# TASK TO CARRY OUT:
Repeat, exactly as written, every line from the one holding "material.use_nodes = True" through the one holding "are then squeezed". Leave out all other lines.

# GIVEN MATERIAL:
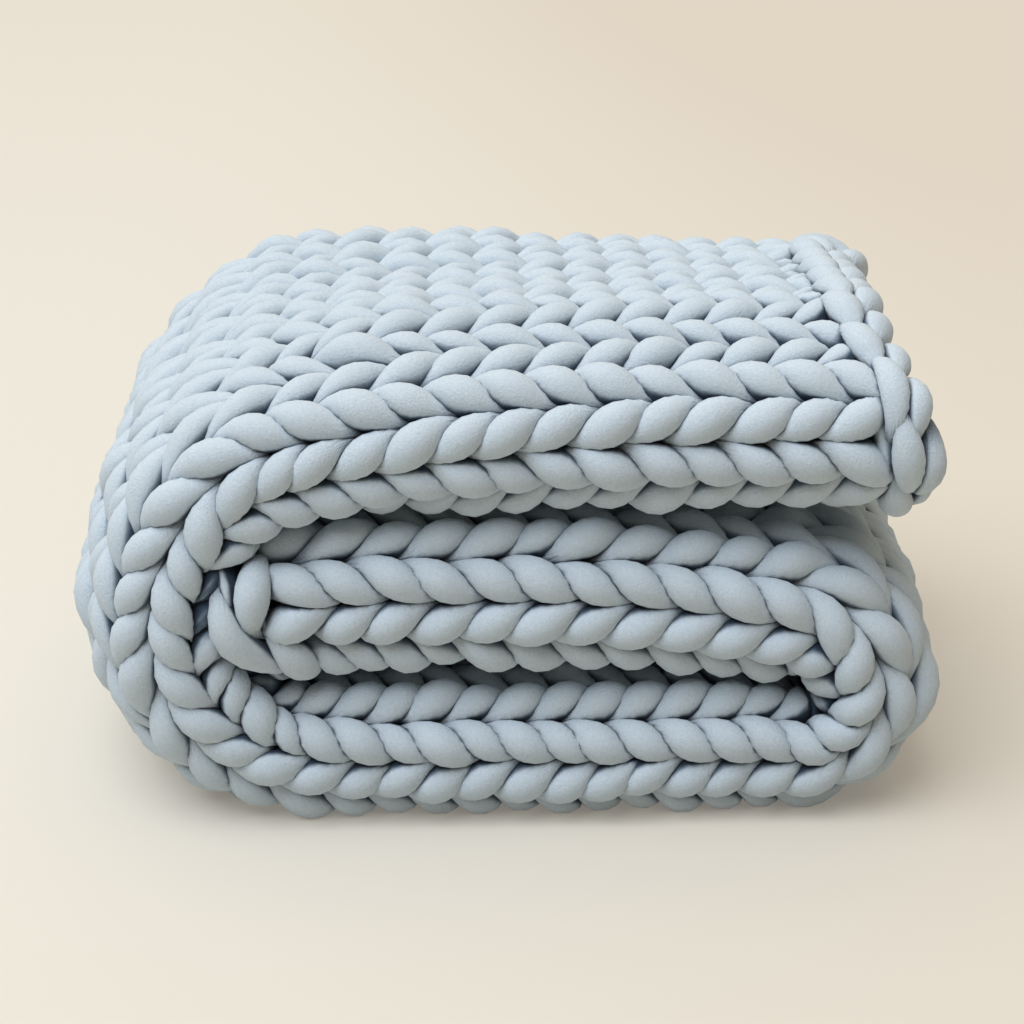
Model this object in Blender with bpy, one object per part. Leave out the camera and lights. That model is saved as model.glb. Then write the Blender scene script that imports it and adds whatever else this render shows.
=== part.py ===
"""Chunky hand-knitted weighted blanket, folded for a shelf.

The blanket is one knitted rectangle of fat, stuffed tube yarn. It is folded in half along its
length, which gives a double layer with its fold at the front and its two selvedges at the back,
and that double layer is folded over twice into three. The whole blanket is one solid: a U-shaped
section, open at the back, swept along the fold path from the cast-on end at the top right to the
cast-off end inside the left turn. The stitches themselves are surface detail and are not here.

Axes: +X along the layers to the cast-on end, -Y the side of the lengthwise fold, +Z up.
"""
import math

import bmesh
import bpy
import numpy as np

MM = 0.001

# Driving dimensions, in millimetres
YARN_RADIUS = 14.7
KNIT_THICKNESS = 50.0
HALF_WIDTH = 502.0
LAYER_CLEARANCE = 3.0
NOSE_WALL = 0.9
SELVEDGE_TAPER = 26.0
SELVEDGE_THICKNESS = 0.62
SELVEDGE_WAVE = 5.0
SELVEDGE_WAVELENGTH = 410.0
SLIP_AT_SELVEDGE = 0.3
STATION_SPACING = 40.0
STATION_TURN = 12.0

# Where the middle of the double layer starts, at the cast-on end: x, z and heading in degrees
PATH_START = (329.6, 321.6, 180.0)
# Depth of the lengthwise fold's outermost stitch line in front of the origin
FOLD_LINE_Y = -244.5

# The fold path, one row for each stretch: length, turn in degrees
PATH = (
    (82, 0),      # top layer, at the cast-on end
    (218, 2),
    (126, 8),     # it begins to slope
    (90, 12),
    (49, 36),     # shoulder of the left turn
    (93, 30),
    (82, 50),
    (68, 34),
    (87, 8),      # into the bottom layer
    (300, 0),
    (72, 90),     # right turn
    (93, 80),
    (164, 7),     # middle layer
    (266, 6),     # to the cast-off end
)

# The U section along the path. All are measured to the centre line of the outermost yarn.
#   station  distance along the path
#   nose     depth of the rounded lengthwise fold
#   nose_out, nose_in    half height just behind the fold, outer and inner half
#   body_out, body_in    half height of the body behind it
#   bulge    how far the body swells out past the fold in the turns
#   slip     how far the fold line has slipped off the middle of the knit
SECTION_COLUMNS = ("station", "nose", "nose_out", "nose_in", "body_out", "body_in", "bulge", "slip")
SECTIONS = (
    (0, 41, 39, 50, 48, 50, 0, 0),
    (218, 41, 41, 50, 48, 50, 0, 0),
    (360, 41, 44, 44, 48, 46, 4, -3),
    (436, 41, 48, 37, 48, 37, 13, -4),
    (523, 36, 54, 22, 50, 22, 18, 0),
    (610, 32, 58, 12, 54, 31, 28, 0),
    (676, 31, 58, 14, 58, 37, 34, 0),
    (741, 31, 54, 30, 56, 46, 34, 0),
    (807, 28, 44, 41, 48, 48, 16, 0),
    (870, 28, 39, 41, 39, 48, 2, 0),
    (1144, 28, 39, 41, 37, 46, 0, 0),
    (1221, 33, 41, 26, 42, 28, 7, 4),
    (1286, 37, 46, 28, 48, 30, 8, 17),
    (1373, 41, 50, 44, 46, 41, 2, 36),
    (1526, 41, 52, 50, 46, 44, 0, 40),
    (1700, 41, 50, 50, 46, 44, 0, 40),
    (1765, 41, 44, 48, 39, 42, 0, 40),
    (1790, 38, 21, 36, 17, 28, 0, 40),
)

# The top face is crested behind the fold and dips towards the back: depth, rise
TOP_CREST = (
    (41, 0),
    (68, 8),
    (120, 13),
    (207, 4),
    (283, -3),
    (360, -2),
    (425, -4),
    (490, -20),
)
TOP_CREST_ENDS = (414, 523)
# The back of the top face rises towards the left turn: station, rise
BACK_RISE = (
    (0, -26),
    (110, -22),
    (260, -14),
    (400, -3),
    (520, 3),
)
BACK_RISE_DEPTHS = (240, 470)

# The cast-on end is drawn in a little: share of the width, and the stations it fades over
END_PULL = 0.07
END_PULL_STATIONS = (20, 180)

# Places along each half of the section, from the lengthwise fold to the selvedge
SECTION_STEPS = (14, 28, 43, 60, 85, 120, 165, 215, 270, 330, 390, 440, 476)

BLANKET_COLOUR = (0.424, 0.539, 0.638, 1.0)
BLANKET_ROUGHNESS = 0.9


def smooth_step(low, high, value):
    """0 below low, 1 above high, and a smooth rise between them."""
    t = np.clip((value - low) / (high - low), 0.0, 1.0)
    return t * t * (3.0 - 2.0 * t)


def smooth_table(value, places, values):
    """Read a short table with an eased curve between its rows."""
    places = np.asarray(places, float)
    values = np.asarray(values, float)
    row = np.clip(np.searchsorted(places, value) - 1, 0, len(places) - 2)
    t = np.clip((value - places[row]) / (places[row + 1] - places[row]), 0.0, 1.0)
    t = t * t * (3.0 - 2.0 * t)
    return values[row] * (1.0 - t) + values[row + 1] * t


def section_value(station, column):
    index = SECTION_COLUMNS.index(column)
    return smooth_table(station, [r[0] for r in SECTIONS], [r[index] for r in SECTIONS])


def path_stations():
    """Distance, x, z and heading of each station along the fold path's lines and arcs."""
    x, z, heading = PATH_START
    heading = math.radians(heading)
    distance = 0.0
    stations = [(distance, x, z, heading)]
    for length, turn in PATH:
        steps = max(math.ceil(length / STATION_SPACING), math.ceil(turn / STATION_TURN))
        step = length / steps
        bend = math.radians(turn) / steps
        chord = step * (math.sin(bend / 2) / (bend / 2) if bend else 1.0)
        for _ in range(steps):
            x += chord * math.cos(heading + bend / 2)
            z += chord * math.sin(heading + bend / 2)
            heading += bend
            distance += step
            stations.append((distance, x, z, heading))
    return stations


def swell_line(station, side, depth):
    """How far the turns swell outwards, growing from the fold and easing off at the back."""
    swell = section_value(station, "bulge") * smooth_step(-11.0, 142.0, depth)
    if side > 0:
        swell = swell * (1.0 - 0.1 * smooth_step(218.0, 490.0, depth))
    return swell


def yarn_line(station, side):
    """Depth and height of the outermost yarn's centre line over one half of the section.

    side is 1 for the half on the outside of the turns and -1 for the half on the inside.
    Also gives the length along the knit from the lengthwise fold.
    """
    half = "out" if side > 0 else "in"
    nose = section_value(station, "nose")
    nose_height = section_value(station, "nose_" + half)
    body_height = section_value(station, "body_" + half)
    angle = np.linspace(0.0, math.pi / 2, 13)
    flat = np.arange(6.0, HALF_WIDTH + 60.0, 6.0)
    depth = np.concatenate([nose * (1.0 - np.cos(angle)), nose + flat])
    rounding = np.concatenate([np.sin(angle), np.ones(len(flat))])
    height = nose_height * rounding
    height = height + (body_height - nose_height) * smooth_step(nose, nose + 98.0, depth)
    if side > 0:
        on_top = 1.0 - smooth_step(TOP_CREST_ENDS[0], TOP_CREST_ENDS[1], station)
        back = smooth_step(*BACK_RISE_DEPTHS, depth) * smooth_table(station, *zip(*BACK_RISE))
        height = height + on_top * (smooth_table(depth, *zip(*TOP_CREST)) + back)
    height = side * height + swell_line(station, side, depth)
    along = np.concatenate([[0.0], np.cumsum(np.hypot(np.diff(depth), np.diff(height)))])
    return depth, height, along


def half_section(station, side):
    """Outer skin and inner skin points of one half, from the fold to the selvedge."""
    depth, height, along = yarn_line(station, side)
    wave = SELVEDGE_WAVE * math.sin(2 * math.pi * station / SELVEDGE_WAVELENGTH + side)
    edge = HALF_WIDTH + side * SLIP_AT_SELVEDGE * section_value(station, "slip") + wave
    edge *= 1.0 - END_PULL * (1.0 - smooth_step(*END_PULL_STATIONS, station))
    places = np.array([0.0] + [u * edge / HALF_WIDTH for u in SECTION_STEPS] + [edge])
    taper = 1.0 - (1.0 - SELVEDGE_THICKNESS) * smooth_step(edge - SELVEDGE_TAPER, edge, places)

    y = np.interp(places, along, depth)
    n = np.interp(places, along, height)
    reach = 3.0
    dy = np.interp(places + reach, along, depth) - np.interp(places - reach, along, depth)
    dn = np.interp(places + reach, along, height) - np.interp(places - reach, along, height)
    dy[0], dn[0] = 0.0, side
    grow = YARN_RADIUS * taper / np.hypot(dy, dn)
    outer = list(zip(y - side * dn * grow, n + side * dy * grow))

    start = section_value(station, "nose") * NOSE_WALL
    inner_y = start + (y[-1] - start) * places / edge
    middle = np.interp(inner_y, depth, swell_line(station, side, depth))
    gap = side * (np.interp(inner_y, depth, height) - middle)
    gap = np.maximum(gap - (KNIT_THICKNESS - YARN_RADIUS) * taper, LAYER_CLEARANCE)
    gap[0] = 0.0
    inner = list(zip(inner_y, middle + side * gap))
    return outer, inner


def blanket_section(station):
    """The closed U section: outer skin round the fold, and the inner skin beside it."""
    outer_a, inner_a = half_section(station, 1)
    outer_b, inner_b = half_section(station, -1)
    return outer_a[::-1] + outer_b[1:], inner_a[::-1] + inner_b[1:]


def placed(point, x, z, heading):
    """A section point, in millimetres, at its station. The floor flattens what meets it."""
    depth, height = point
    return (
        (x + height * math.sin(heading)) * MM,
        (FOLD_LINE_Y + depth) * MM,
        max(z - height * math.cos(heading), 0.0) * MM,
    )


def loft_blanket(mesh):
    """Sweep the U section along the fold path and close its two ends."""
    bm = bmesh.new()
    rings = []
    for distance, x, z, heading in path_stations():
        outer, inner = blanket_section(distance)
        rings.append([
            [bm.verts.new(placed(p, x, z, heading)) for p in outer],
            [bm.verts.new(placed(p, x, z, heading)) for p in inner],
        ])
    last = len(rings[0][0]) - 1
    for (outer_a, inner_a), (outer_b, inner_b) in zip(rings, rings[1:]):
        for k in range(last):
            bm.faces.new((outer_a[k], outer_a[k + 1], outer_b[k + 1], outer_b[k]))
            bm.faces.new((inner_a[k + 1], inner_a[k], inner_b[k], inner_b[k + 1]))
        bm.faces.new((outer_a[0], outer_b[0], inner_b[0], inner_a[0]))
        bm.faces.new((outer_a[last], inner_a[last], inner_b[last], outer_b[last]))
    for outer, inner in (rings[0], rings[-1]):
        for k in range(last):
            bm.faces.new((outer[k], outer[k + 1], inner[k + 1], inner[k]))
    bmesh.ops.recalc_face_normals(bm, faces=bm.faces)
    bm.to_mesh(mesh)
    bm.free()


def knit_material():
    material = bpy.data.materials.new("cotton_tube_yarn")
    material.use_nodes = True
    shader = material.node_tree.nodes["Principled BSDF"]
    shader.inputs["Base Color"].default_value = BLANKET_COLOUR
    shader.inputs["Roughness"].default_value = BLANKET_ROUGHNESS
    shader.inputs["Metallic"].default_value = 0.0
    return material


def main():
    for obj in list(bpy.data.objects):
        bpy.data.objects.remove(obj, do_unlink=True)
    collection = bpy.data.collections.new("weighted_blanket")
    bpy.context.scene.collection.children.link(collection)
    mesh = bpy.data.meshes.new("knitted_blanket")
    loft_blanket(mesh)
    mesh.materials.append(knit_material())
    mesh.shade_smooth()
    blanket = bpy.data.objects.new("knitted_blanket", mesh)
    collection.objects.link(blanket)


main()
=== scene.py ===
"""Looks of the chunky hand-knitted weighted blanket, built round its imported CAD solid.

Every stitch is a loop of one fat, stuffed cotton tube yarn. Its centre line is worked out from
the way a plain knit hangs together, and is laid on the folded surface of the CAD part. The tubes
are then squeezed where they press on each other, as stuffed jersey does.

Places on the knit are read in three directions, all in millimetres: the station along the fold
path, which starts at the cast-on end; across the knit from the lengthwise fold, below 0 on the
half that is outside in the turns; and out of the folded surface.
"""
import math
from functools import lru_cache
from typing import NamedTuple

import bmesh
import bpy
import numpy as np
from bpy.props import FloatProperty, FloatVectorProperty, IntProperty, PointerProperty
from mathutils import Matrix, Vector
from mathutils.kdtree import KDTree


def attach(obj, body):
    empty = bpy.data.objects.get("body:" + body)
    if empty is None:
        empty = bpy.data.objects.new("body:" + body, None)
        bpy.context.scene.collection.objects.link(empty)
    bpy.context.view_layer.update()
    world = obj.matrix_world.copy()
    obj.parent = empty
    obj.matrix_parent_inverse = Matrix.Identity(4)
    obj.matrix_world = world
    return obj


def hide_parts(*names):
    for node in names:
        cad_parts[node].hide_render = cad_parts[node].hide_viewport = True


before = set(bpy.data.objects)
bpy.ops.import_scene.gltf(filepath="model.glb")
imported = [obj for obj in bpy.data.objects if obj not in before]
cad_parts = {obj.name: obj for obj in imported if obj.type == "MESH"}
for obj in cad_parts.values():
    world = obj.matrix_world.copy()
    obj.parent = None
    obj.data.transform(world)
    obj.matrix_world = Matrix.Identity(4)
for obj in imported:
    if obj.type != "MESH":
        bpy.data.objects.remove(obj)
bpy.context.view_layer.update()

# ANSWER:
    material.use_nodes = True
    shader = material.node_tree.nodes["Principled BSDF"]
    shader.inputs["Base Color"].default_value = BLANKET_COLOUR
    shader.inputs["Roughness"].default_value = BLANKET_ROUGHNESS
    shader.inputs["Metallic"].default_value = 0.0
    return material


def main():
    for obj in list(bpy.data.objects):
        bpy.data.objects.remove(obj, do_unlink=True)
    collection = bpy.data.collections.new("weighted_blanket")
    bpy.context.scene.collection.children.link(collection)
    mesh = bpy.data.meshes.new("knitted_blanket")
    loft_blanket(mesh)
    mesh.materials.append(knit_material())
    mesh.shade_smooth()
    blanket = bpy.data.objects.new("knitted_blanket", mesh)
    collection.objects.link(blanket)


main()
=== scene.py ===
"""Looks of the chunky hand-knitted weighted blanket, built round its imported CAD solid.

Every stitch is a loop of one fat, stuffed cotton tube yarn. Its centre line is worked out from
the way a plain knit hangs together, and is laid on the folded surface of the CAD part. The tubes
are then squeezed where they press on each other, as stuffed jersey does.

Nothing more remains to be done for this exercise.